Task brief: Repeat exactly, please, the lines that begin at the start of the listing and end at the line holding "width, half depth).".

Information provided:
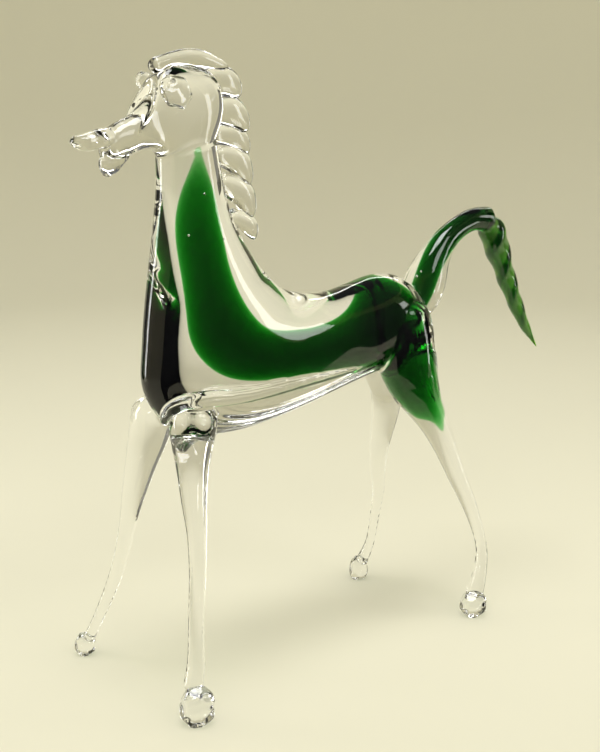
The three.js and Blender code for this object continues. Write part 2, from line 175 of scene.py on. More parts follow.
def ring(centre, across, deep, sides, swell=None):
    """An oval ring from its two half axes. Swell, a function of the angle, says how full it is there."""
    angle = np.linspace(0, 2 * math.pi, sides, endpoint=False)
    full = swell(angle) if swell else 1.0
    return centre + np.outer(np.cos(angle) * full, across) + np.outer(np.sin(angle) * full, deep)


RIB_EASE = 3  # rings over which a kink in a ribbed solid's lines is smoothed
RIB_STRIDE = 10  # nominal distance between ribs, for the curve through their half widths


def ribbed(ribs, steps=160, sides=96, swell=None):
    """A solid between a top line and an under line in the horse's middle plane.

    Each rib is (top y, top z, under y, under z, half width). Swell takes a ring's share of the way along and
    returns that ring's own swell.
    """
    ribs = np.array(ribs, float)
    halves = np.c_[np.arange(len(ribs)) * RIB_STRIDE, ribs[:, 4]]
    top, under, half = [eased(through(rows, steps), RIB_EASE) for rows in (ribs[:, :2], ribs[:, 2:4], halves)]
    rings = []
    for i in range(steps):
        high = np.array([MIDDLE_X, *top[i]])
        low = np.array([MIDDLE_X, *under[i]])
        fuller = swell(i / (steps - 1)) if swell else None
        rings.append(ring((high + low) / 2, -X * half[i, 1], (high - low) / 2, sides, fuller))
    return turned_out(solid(rings))


def turned_out(shape):
    """The same solid with its faces pointing out."""
    points, faces = shape
    volume = sum(np.dot(points[f[0]], np.cross(points[f[j]], points[f[j + 1]]))
                 for f in faces for j in range(1, len(f) - 1))
    return (points, faces) if volume > 0 else (points, [f[::-1] for f in faces])


FINER = 3  # a rod's curve is drawn this many times finer than its rings are spaced
TIP = 0.05  # how full the last ring of a round end is
TIP_RINGS = 12


def rod(stations, steps=120, sides=48, start=0.0, end=0.0, turns=0.0, ease=3, swell=None):
    """A rod drawn through stations (x, y, z, half width, half depth).

    It is round over the lengths start and end, and makes a number of turns about its own line.
    """
    fine = steps * FINER
    rows, length = evenly(eased(through(stations, fine), ease * FINER), fine)
    run = np.linspace(0, length, fine)
    spots = spread(length, steps, start, end)
    rows = np.stack([np.interp(spots, run, column) for column in rows.T], axis=1)
    ahead = np.gradient(rows[:, :3], spots, axis=0)
    ahead /= np.linalg.norm(ahead, axis=1)[:, None]
    rings = []
    for at, row, way in zip(spots, rows, ahead):
        across = X - way * way[0]
        across /= np.linalg.norm(across)
        spin = Matrix.Rotation(at / length * turns * 2 * math.pi, 3, Vector(way))
        across = np.array(spin @ Vector(across))
        deep = np.cross(way, across)
        full = dome(at, start) * dome(length - at, end)
        rings.append(ring(row[:3], across * (row[3] * full), deep * (row[4] * full), sides, swell))
    return turned_out(solid(rings))


def dome(at, length):
    """How full a round end of that length is at a distance from its tip."""
    return 1.0 if at >= length else max(TIP, math.sqrt(1 - (1 - at / length) ** 2))


def spread(length, steps, start, end):
    """Distances along a rod, closer together where an end is round."""
    bend = 1 - np.cos(np.linspace(0, math.pi / 2, TIP_RINGS))
    straight = np.linspace(start, length - end, steps)
    first = start * bend[:-1] if start else []
    last = length - end * bend[-2::-1] if end else []
    return np.concatenate([first, straight, last])


GOLDEN_ANGLE = math.pi * (3 - math.sqrt(5))


def pinched(shape, count, depth, turn):
    """The solid with a count of flats pressed into it all round, as tweezers leave them.

    Depth is a share of the solid's reach, and turn is the first flat's angle.
    """
    points, faces = shape
    middle = (points.min(0) + points.max(0)) / 2
    out = points - middle
    for i in range(count):
        rise = 1 - 2 * (i + 0.5) / count
        angle = turn + i * GOLDEN_ANGLE
        flat = math.sqrt(1 - rise * rise)
        way = np.array([flat * math.cos(angle), flat * math.sin(angle), rise])
        reach = out @ way
        out -= np.outer(np.maximum(reach - reach.max() * (1 - depth), 0), way)
    return out + middle, faces


def joined(shapes):
    """Several solids as one list of points and faces."""
    points, faces, shift = [], [], 0
    for p, f in shapes:
        points.append(p)
        faces += [tuple(i + shift for i in face) for face in f]
        shift += len(p)
    return np.vstack(points), faces


def linked(name, data):
    """A new object in the scene that shows a mesh, a light or a camera."""
    thing = bpy.data.objects.new(name, data)
    bpy.context.scene.collection.objects.link(thing)
    return thing


def mesh_object(name, shape):
    points, faces = shape
    mesh = bpy.data.meshes.new(name)
    mesh.from_pydata((points * MM).tolist(), [], faces)
    mesh.shade_smooth()
    return linked(name, mesh)


def evaluated(piece):
    """The mesh of a piece with its modifiers applied."""
    return bpy.data.meshes.new_from_object(piece.evaluated_get(bpy.context.evaluated_depsgraph_get()))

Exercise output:
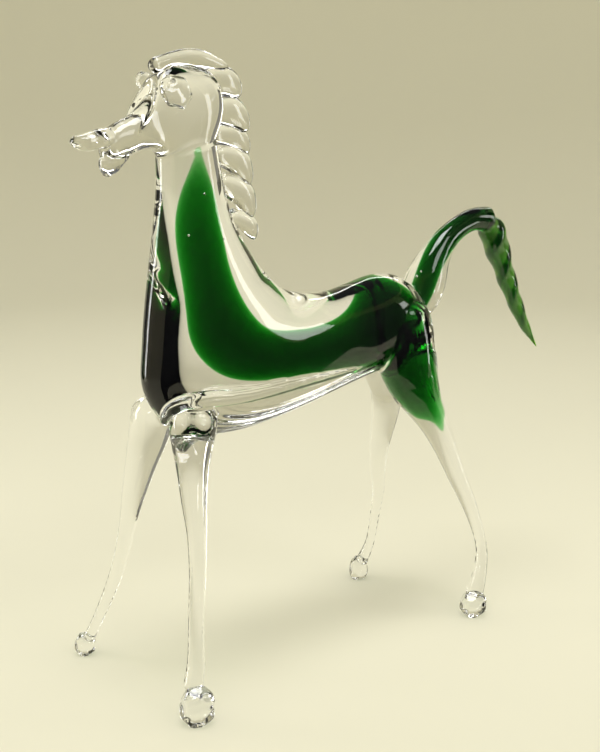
The three.js and Blender code for this object continues. Write part 2, from line 175 of scene.py on. More parts follow.
def ring(centre, across, deep, sides, swell=None):
    """An oval ring from its two half axes. Swell, a function of the angle, says how full it is there."""
    angle = np.linspace(0, 2 * math.pi, sides, endpoint=False)
    full = swell(angle) if swell else 1.0
    return centre + np.outer(np.cos(angle) * full, across) + np.outer(np.sin(angle) * full, deep)


RIB_EASE = 3  # rings over which a kink in a ribbed solid's lines is smoothed
RIB_STRIDE = 10  # nominal distance between ribs, for the curve through their half widths


def ribbed(ribs, steps=160, sides=96, swell=None):
    """A solid between a top line and an under line in the horse's middle plane.

    Each rib is (top y, top z, under y, under z, half width). Swell takes a ring's share of the way along and
    returns that ring's own swell.
    """
    ribs = np.array(ribs, float)
    halves = np.c_[np.arange(len(ribs)) * RIB_STRIDE, ribs[:, 4]]
    top, under, half = [eased(through(rows, steps), RIB_EASE) for rows in (ribs[:, :2], ribs[:, 2:4], halves)]
    rings = []
    for i in range(steps):
        high = np.array([MIDDLE_X, *top[i]])
        low = np.array([MIDDLE_X, *under[i]])
        fuller = swell(i / (steps - 1)) if swell else None
        rings.append(ring((high + low) / 2, -X * half[i, 1], (high - low) / 2, sides, fuller))
    return turned_out(solid(rings))


def turned_out(shape):
    """The same solid with its faces pointing out."""
    points, faces = shape
    volume = sum(np.dot(points[f[0]], np.cross(points[f[j]], points[f[j + 1]]))
                 for f in faces for j in range(1, len(f) - 1))
    return (points, faces) if volume > 0 else (points, [f[::-1] for f in faces])


FINER = 3  # a rod's curve is drawn this many times finer than its rings are spaced
TIP = 0.05  # how full the last ring of a round end is
TIP_RINGS = 12


def rod(stations, steps=120, sides=48, start=0.0, end=0.0, turns=0.0, ease=3, swell=None):
    """A rod drawn through stations (x, y, z, half width, half depth).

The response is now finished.